Short exercise: Identify all lines below that hold "finishes" and collect them.

Data rows:
=======

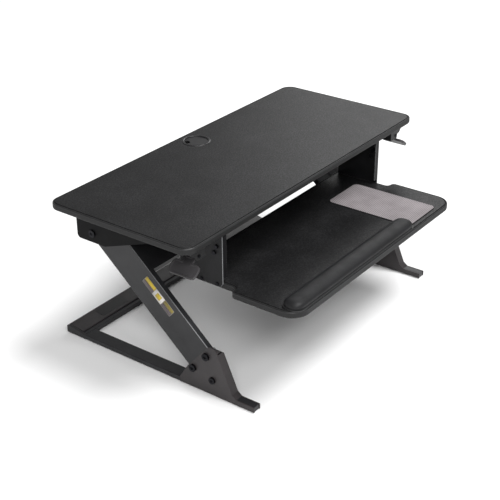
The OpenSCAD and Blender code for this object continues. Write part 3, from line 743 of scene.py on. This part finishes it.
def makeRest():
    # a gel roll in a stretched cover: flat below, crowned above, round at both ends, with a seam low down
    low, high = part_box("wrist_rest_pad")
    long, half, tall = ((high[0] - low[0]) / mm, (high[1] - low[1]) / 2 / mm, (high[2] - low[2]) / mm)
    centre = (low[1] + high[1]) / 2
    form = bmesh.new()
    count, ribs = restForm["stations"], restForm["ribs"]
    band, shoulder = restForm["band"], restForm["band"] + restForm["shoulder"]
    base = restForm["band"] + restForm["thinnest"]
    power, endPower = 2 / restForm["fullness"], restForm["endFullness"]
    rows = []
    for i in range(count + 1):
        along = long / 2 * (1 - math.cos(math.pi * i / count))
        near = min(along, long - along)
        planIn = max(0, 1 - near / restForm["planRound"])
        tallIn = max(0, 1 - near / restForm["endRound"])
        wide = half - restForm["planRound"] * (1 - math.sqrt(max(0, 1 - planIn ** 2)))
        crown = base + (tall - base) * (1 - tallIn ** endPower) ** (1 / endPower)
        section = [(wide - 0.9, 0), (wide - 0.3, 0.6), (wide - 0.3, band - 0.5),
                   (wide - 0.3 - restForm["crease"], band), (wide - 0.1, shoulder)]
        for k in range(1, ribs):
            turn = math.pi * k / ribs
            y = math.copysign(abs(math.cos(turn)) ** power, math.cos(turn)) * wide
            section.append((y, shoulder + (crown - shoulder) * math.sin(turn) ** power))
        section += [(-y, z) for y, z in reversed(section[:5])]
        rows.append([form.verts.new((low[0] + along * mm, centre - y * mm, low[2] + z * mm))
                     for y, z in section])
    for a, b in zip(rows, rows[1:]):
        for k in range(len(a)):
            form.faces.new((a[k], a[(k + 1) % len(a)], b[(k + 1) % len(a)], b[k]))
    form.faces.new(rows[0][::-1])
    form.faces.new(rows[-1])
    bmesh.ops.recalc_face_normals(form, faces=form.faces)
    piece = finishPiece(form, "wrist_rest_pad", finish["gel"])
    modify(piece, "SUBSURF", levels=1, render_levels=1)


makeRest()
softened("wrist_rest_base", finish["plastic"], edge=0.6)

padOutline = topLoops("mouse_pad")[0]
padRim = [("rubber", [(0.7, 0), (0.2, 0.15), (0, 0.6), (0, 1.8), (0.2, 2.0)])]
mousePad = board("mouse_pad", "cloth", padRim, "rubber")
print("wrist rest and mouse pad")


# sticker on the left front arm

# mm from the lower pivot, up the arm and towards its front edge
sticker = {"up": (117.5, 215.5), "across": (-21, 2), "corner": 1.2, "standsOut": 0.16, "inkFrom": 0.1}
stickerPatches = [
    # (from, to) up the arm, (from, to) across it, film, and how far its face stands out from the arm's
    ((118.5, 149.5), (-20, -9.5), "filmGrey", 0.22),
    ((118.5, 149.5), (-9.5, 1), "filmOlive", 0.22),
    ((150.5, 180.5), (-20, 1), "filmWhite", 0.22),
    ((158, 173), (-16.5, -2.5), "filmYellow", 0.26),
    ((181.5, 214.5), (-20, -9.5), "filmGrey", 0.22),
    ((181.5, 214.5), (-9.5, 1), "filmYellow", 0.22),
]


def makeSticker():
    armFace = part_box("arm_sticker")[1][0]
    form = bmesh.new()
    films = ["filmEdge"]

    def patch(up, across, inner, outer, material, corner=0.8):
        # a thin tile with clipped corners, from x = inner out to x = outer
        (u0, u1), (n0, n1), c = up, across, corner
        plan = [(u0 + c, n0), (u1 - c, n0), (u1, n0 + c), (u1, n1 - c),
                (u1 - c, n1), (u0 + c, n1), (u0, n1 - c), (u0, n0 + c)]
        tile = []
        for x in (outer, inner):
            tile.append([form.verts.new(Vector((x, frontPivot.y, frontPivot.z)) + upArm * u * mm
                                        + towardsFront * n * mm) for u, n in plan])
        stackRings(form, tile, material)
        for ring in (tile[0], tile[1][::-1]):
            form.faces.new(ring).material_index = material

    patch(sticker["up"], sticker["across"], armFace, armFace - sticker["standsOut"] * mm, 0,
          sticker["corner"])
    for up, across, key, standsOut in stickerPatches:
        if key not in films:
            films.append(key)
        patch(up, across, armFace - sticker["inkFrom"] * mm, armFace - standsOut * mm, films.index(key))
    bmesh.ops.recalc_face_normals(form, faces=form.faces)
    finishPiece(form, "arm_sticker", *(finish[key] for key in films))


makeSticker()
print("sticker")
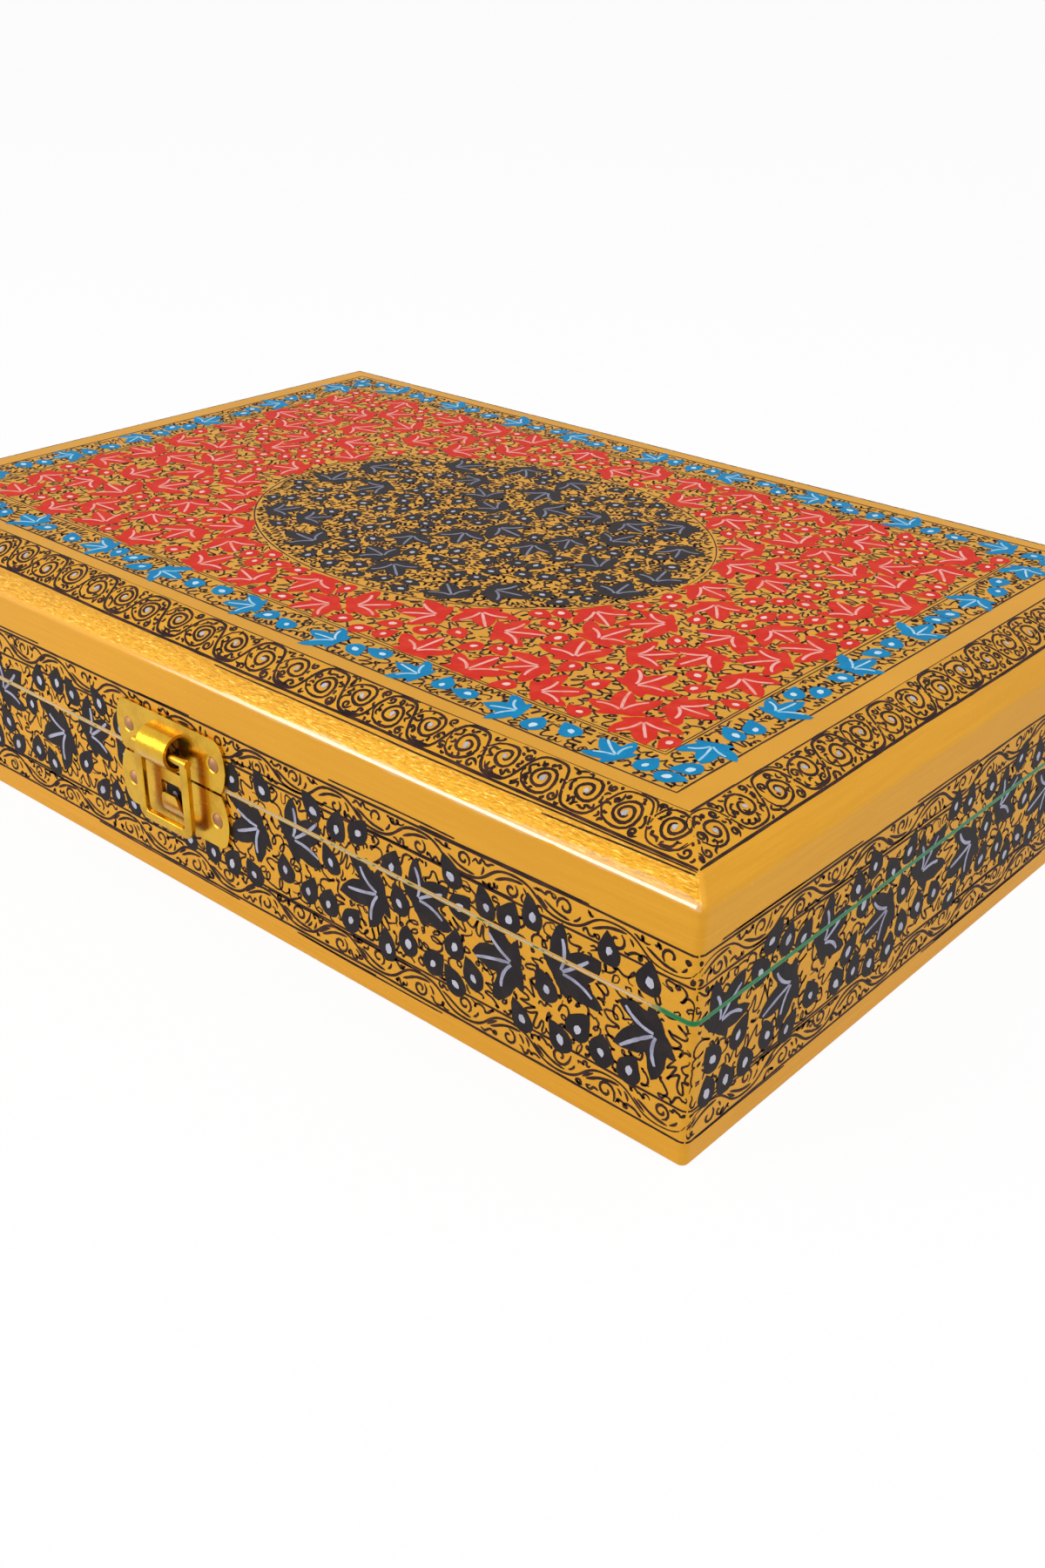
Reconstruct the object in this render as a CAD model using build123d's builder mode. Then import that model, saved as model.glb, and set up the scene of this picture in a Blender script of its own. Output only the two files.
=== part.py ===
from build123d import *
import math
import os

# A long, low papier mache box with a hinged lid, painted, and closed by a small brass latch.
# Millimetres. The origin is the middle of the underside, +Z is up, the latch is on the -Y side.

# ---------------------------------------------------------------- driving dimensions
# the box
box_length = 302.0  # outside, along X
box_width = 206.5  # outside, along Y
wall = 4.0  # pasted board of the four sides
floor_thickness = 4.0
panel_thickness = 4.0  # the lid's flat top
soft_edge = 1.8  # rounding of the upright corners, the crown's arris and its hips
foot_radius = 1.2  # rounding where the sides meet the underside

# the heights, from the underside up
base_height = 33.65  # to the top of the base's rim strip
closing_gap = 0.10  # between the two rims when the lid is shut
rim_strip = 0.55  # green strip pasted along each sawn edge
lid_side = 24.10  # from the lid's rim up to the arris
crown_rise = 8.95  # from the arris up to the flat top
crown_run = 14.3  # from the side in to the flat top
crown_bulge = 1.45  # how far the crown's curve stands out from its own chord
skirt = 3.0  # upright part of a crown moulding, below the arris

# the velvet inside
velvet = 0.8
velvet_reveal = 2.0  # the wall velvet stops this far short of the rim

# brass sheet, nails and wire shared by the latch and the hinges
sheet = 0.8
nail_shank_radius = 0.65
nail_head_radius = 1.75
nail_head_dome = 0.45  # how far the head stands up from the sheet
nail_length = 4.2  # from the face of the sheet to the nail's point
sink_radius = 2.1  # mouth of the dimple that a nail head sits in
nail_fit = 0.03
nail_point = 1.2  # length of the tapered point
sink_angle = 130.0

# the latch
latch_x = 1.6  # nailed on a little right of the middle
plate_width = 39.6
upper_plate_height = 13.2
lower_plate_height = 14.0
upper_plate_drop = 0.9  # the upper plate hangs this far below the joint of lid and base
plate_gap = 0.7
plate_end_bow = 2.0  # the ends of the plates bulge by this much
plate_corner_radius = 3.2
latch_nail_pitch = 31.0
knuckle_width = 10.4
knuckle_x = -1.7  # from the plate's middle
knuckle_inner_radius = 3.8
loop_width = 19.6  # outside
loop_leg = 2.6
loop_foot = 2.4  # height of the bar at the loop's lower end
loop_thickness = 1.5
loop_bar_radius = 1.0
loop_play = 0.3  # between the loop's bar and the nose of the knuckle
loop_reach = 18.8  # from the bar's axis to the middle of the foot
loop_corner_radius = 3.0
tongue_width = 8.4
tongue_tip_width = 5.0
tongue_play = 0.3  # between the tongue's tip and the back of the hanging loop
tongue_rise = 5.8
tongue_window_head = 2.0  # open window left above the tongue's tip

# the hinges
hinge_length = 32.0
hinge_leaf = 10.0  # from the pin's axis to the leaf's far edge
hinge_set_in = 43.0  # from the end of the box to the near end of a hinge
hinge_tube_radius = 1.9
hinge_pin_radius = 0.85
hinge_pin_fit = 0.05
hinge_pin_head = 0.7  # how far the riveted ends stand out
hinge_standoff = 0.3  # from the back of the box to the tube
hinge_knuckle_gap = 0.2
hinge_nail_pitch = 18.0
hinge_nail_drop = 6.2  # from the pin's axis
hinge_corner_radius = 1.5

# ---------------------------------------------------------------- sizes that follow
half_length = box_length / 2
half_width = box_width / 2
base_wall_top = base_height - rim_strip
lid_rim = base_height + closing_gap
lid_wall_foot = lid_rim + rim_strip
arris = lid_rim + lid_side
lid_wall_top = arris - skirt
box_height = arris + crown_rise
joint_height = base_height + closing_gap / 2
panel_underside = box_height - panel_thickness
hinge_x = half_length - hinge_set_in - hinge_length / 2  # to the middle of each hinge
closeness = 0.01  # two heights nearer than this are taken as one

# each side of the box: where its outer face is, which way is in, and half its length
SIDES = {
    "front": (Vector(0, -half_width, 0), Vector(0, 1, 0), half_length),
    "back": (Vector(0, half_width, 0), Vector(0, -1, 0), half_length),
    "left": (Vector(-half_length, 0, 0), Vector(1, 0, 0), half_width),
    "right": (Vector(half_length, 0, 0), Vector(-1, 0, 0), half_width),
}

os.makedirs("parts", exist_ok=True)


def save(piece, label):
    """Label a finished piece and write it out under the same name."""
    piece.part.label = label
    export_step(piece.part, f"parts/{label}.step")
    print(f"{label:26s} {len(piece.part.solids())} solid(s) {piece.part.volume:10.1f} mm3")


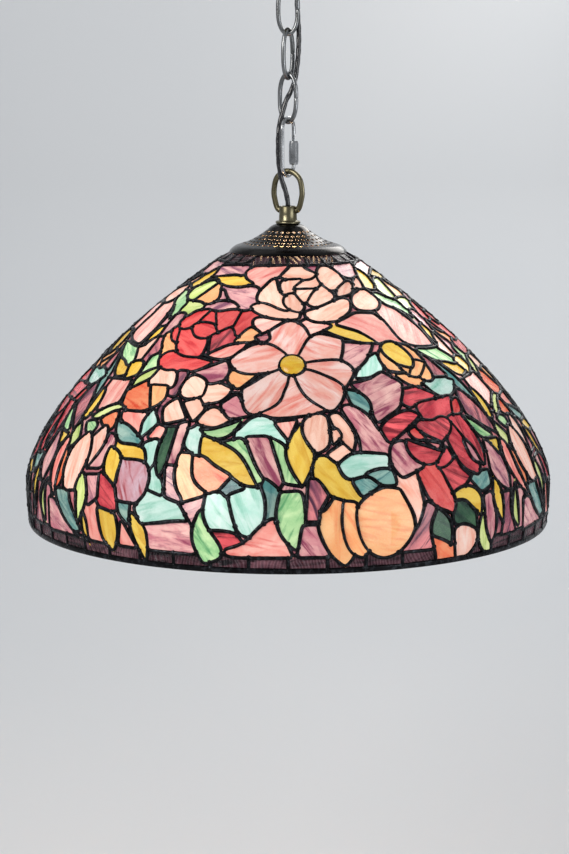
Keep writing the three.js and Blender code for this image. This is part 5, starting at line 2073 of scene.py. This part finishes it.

=======

Answer in full:
The OpenSCAD and Blender code for this object continues. Write part 3, from line 743 of scene.py on. This part finishes it.
Keep writing the three.js and Blender code for this image. This is part 5, starting at line 2073 of scene.py. This part finishes it.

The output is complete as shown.